Camp Resolution also faces an outside threat — Sacramento County District Attorney Thien Ho has demanded that the city close the camp. His office sent a letter to the city and Safe Ground Sacramento in November labeling the site a public health hazard. The site is contaminated by toxic chemicals left over from when it was used as a vehicle maintenance yard and held underground storage tanks for diesel and gasoline, he said. It’s not safe to camp on the contaminated soil, according to his letter. But only half of the site is paved, while the other half is bare dirt — and people live on both sides.

Ho’s office did not set a specific deadline for the city to clear the encampment, leaving it unclear exactly what, if anything, will come of his threat.

When asked about Ho’s next steps, Sonia Martinez Satchell, a spokesperson for the District Attorney’s Office, indicated prosecution is still on the table.

“To date, the City has failed to move the unhoused off this toxic waste site,” she said in an emailed statement. “We will not waiver from our commitment to protect public safety for all. As outlined in our letter, all available actions and recourse remain available.”

But camp residents and the advocates working with them say they’ve heard nothing but silence from the District Attorney’s Office since the November letter. That means the fate of those living at Camp Resolution is still up in the air.

Tim Swanson, spokesman for the City Manager’s Office, said the city can’t comment on any aspect of Camp Resolution because of the pending threat of prosecution.

Sharon and Joyce aren’t concerned — they claim the camp isn’t on the portion of the site that’s contaminated. Ho’s letter is just an excuse to try to kick them off the property, they said.

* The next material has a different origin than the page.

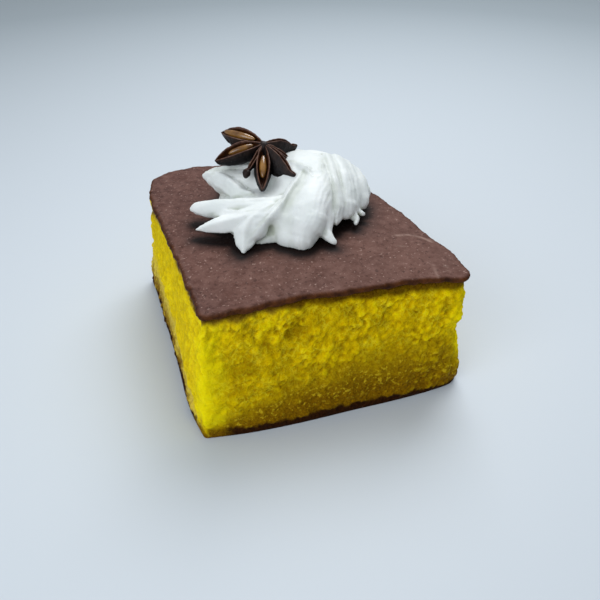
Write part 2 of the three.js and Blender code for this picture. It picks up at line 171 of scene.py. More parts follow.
# ---- materials -----------------------------------------------------------------------------
class Shader:
    """A Principled material built from a few short calls."""

    def __init__(self, name, roughness=0.6, **sockets):
        self.material = bpy.data.materials.new(name)
        self.material.use_nodes = True
        self.tree = self.material.node_tree
        self.surface = self.tree.nodes["Principled BSDF"]
        self.put("Roughness", roughness)
        for socket, value in sockets.items():
            self.put(socket.replace("_", " "), value)

    def put(self, socket, value):
        target = self.surface.inputs[socket]
        if isinstance(value, bpy.types.NodeSocket):
            self.tree.links.new(value, target)
        else:
            target.default_value = value

    def node(self, kind, settings=None, **inputs):
        n = self.tree.nodes.new(kind)
        for key, value in (settings or {}).items():
            setattr(n, key, value)
        for key, value in inputs.items():
            target = n.inputs[int(key[1:])] if key[0] == "i" and key[1:].isdigit() else n.inputs[key]
            if isinstance(value, bpy.types.NodeSocket):
                self.tree.links.new(value, target)
            else:
                target.default_value = value
        return n

    def mask(self, name):
        return self.node("ShaderNodeAttribute", {"attribute_name": name}).outputs["Fac"]

    def place(self):
        return self.node("ShaderNodeTexCoord").outputs["Object"]

    def noise(self, scale, detail=3.0, rough=0.55):
        n = self.node("ShaderNodeTexNoise", Vector=self.place(), Scale=scale, Detail=detail, Roughness=rough)
        return n.outputs["Fac"]

    def grains(self, scale):
        n = self.node("ShaderNodeTexVoronoi", Vector=self.place(), Scale=scale)
        return n.outputs["Distance"]

    def walls(self, scale, bend):
        """Distance to the walls of a foam of cells, bent by some noise."""
        waves = self.node("ShaderNodeTexNoise", Vector=self.place(), Scale=scale * 1.3, Detail=2.0).outputs["Color"]
        bent = self.node("ShaderNodeVectorMath", {"operation": "MULTIPLY_ADD"}, i0=waves, i1=(bend,) * 3, i2=self.place())
        n = self.node("ShaderNodeTexVoronoi", {"feature": "DISTANCE_TO_EDGE"}, Vector=bent.outputs[0], Scale=scale)
        return n.outputs["Distance"]

    def ramp(self, value, low, high, to_low=0.0, to_high=1.0):
        n = self.node("ShaderNodeMapRange", i0=value, i1=low, i2=high, i3=to_low, i4=to_high)
        return n.outputs[0]

    def math(self, operation, a, b=0.5):
        return self.node("ShaderNodeMath", {"operation": operation}, i0=a, i1=b).outputs[0]

    def blend(self, factor, a, b, how="MIX"):
        n = self.node("ShaderNodeMix", {"data_type": "RGBA", "blend_type": how}, i0=factor, i6=a, i7=b)
        return n.outputs[2]

    def bump(self, height, strength, distance):
        n = self.node("ShaderNodeBump", Height=height, Strength=strength, Distance=distance)
        self.tree.links.new(n.outputs["Normal"], self.surface.inputs["Normal"])


def crumb_material():
    s = Shader("crumb", 0.9, Subsurface_Weight=0.16, Subsurface_Scale=0.0008, Specular_IOR_Level=0.02)
    s.surface.inputs["Subsurface Radius"].default_value = (1.0, 0.75, 0.05)
    fine = s.ramp(s.noise(1500, 4, 0.65), 0.3, 0.75)
    relief = s.mask("relief")
    patchy = s.ramp(s.noise(260, 3), 0.42, 0.62)
    # painted shade and highlight: the crumb is darker where it lies low and brighter on its raised grains
    tone = s.blend(s.ramp(relief, 0.0, 0.5), srgb(124, 86, 0), srgb(234, 196, 0))
    tone = s.blend(s.ramp(relief, 0.45, 1.0), tone, srgb(255, 240, 4))
    tone = s.blend(s.math("MULTIPLY", s.ramp(s.noise(230, 3), 0.4, 0.7), 0.35), tone, srgb(214, 168, 0))
    foam = s.walls(560, 0.0026)
    # painted shade in the hollows of the foam's cells
    tone = s.blend(s.math("MULTIPLY", s.ramp(foam, 0.16, 0.5), s.ramp(patchy, 0, 1, 0.1, 0.5)), tone, srgb(168, 126, 0))
    # painted highlight on the thin cell walls
    wall_highlight = s.math("MULTIPLY", s.ramp(foam, 0.03, 0.14, 1, 0), s.ramp(patchy, 0, 1, 0.04, 0.3))
    tone = s.blend(wall_highlight, tone, srgb(255, 248, 60))
    tone = s.blend(0.25, tone, s.blend(fine, srgb(190, 136, 0), srgb(255, 246, 20)))
    # painted light: the left face is lighter, as it is lit from the left
    tone = s.blend(s.ramp(s.mask("side"), 0, 1, 0, 0.4), tone, srgb(240, 214, 30))
    # painted highlight on the front left edge and the front right corner
    tone = s.blend(s.mask("corner_highlight"), tone, srgb(255, 238, 12))
    soak = s.math("MULTIPLY", s.mask("soak"), s.ramp(relief, 0.3, 1.0, 1.0, 0.55))
    tan = s.blend(fine, srgb(134, 100, 0), srgb(182, 150, 10))
    # painted light: the soaked crumb is lighter on the left face too
    tan = s.blend(s.mask("side"), tan, s.blend(fine, srgb(188, 158, 60), srgb(228, 208, 104)))
    wet = s.blend(fine, srgb(90, 58, 0), srgb(148, 108, 6))
    tone = s.blend(s.ramp(soak, 0.02, 0.4, 0.0, 0.75), tone, tan)
    tone = s.blend(s.ramp(soak, 0.42, 0.92, 0.0, 0.95), tone, wet)
    # painted glints: bright specks in the soaked zone stand in for highlights on its wet surface
    painted_glints = s.math("MULTIPLY", s.ramp(s.noise(820, 3, 0.6), 0.56, 0.64), s.ramp(s.mask("soak"), 0.2, 0.6, 0, 0.5))
    tone = s.blend(s.math("MULTIPLY", painted_glints, s.ramp(s.mask("soak"), 0.9, 1.0, 1, 0.3)), tone, srgb(226, 196, 40))
    tone = s.blend(s.mask("brown"), tone, s.blend(fine, srgb(44, 20, 2), srgb(98, 56, 6)))
    tone = s.blend(s.mask("burnt"), tone, s.blend(fine, srgb(26, 11, 5), srgb(62, 32, 10)))
    s.put("Base Color", tone)
    s.put("Roughness", s.ramp(soak, 0.2, 0.9, 0.85, 0.5))
    height = s.math("ADD", s.noise(1900, 4, 0.7), s.ramp(foam, 0.0, 0.4, 1, 0))
    s.bump(height, 0.6, 0.0003)
    return s.material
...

Sanctioned Encampments in California


Faced with a massive shortage of affordable homes, desperate city officials across California are considering opening places where unhoused people can legally set up tents. The move could give them more power to clear encampments from around parks, schools, downtown zones and other high-profile areas. That’s because unless cities have somewhere for displaced unhoused residents to go, the 2018 appellate case Martin v. Boise limits the extent to which they can clear encampments. That could change soon, as the Supreme Court has agreed to take up the case and will hear arguments next month. But for now, cities’ hands remain largely tied if they lack enough shelter beds.

San Diego recently passed an ordinance banning encampments in much of the city. As the city ramped up enforcement, it opened two sanctioned camp sites that together can hold more than 500 tents.

After the city rejected the idea three years ago, San Jose Mayor Matt Mahan recently said he’s considering opening similar sites.

Safe sleeping sites take many different forms — and have a range of price tags. In August, after the city stalled in its attempts to open safe sleeping sites, Sacramento City Manager Howard Chan single-handedly tried to identify locations for the projects. He initially said Camp Resolution could be a model for future sites — because it cost the city so little to run, it would allow the city to open more sites than if they used more expensive models.

Instead, the city in January launched its next safe sleeping site, on Roseville Road, with more services, more oversight and a greater cost — $3.2 million per year. The site has 60 rudimentary tiny homes and 40 trailers, and is governed by a nonprofit contracted through the city.

But, due to an anticipated budget shortfall for the coming fiscal year, the city has no plans to launch additional safe sleeping sites, Swanson said. At a committee meeting last month, city staff predicted that by next year, the city’s budget for homeless services would be short $11 million. By the 2025-26 fiscal year, they expected to be short nearly $39 million.